Why Denuclearization?
from Part I - International Law and World Order
Published online by Cambridge University Press: 04 July 2019
While taking note of the growing anxiety, particularly on the part of the superpowers, over the spread of nuclear technology and of the frantic campaign (most of all on the part of the United States), through a combination of pressures and blandishments, to halt proliferation, the paper does not see much chance of the campaign succeeding so long as it remains suspect because, among other reasons, of its being spearheaded by a power which is itself the greatest proliferator and one, too, which has not only got an enormous stockpile of nuclear weapons, but is constantly engaged in evolving ever-more sophisticated (which means deadly) weapons. Nonproliferation, unless wedded to denuclearization, will continue to be viewed by nonnuclear states as unacceptably discriminatory and as a geopolitical confidence trick calculated to freeze the present hegemonistic global structure.

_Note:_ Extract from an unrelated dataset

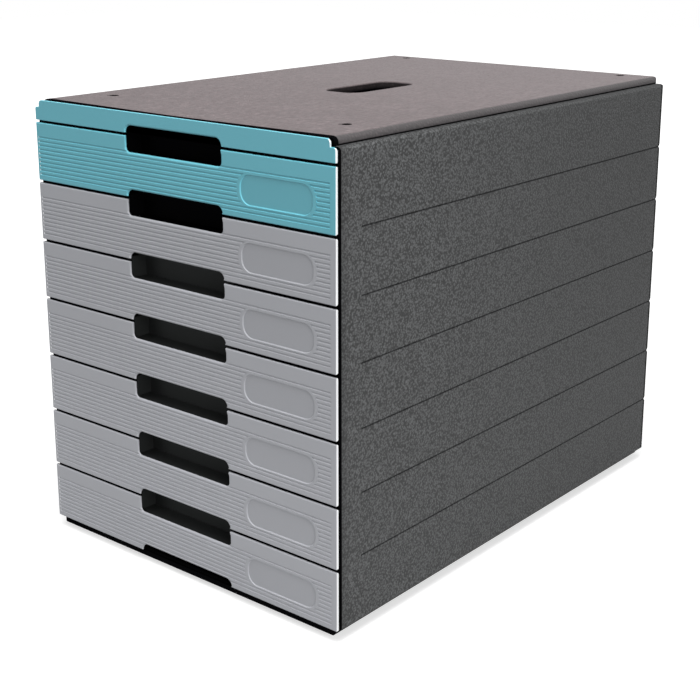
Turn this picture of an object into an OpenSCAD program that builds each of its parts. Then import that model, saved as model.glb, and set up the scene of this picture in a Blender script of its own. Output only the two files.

Obviously, the first moves toward denuclearization have to be made by nuclear nations, but, above all, by the two superpowers. However, denuclearization will be illusory if a distinction is made between the military and the civilian uses of the atom. Denuclearization must, therefore, at some stage – now rather than later, when it might be too late – involve the total renunciation of nuclear power for whatever purpose and its substitution with other less centralized, less costly, and pollution-free sources of energy, such as sun, wind, water, and biomass.